Aprendendo com Platão


Saindo da caverna
                                                                                                       
Alegoria da caverna


Imagine alguns homens vivendo em uma moradia em forma de caverna, com uma grande abertura do lado da luz. Encontram-se ali desde a sua meninice, presos por correntes que os imobilizam totalmente e de tal modo que não podem nem mudar de lugar, nem volver a cabeça e não vêem mais que aquilo que lhes está na frente. A luz lhes vem de um fogo aceso a uma certa distância, por trás deles, em uma eminência do terreno. Entre esse fogo e os prisioneiros há uma passagem elevada, ao longo da qual imagine-se um peque­no muro, semelhante aos balcões que os ilusionistas levantam entre si e os assistentes e por cima dos quais mostram seus prodígios. Pensa agora que ao lado desse muro alguns homens levam objetos de todos os tipos. Tais objetos são levados acima da altura do muro e os homens que os transportam alguns falam, outros seguem calados. Os prisioneiros, nessa situação, jamais viram outra coisa senão as sombras, jamais ouviram outra voz senão os ecos que reboam no fundo da caverna. Falarão das sombras como se fossem objetos reais, terão os ecos como vozes verdadeiras. Esses estranhos prisioneiros são semelhantes a nós, homens. Pensa agora no que lhes acontecerá se forem libertados das cadeias que os prendem e curados da ignorância em que jazem. Se um dentre eles se levantar e volver o pescoço e caminhar, erguendo os olhos para o lado da luz, certamente tais movimentos o farão sofrer e a luz ofuscar-lhe-á a visão e impedirá que ele veja os objetos cuja sombra enxergava há pouco. Ficará deveras embaraçado e dirá que as sombras que via antes são mais verdadeiras que os objetos que são agora mostrados. E se tal prisioneiro, arrancado à força do lugar onde se encontra for conduzido para fora, para plena luz do sol, por acaso não ficaria ele irritado e os seus olhos feridos?
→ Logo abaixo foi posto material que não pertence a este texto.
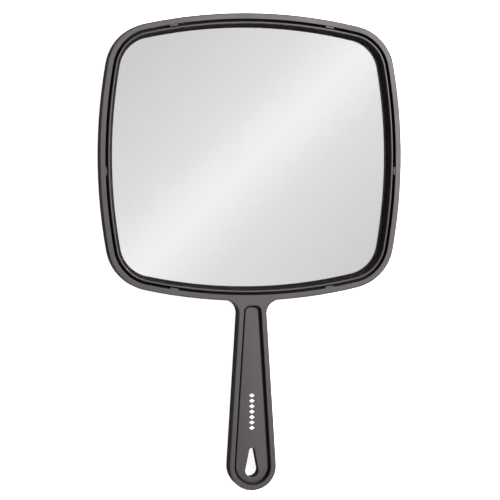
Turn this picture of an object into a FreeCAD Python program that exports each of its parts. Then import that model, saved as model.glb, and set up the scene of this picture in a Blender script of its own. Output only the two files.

Deslumbrado pela luz, porventura não precisaria acostumar-se para ver o espetáculo da região superior? O que a princípio mais facilmente verá serão as sombras, depois as imagens dos homens e dos demais objetos refletidos nas águas, e finalmente será capaz de veres próprios objetos. Então olhará para o céu. Suportará mais facilmente, à noite, a visão da lua e das estrelas. Só mais tarde será capaz de contemplara luz do sol. Quando isso acontecer reconhecerá que o sol governa todas as coisas visíveis e também aquelas sombras no fundo da caverna.
Platão

"Para explicar o momento de passagem de uma grau de conhecimento para o outro, no Livro VII  da República, Platão narra o Mito da Caverna, alegoria da teoria do conhecimento e da paidéia platônicas."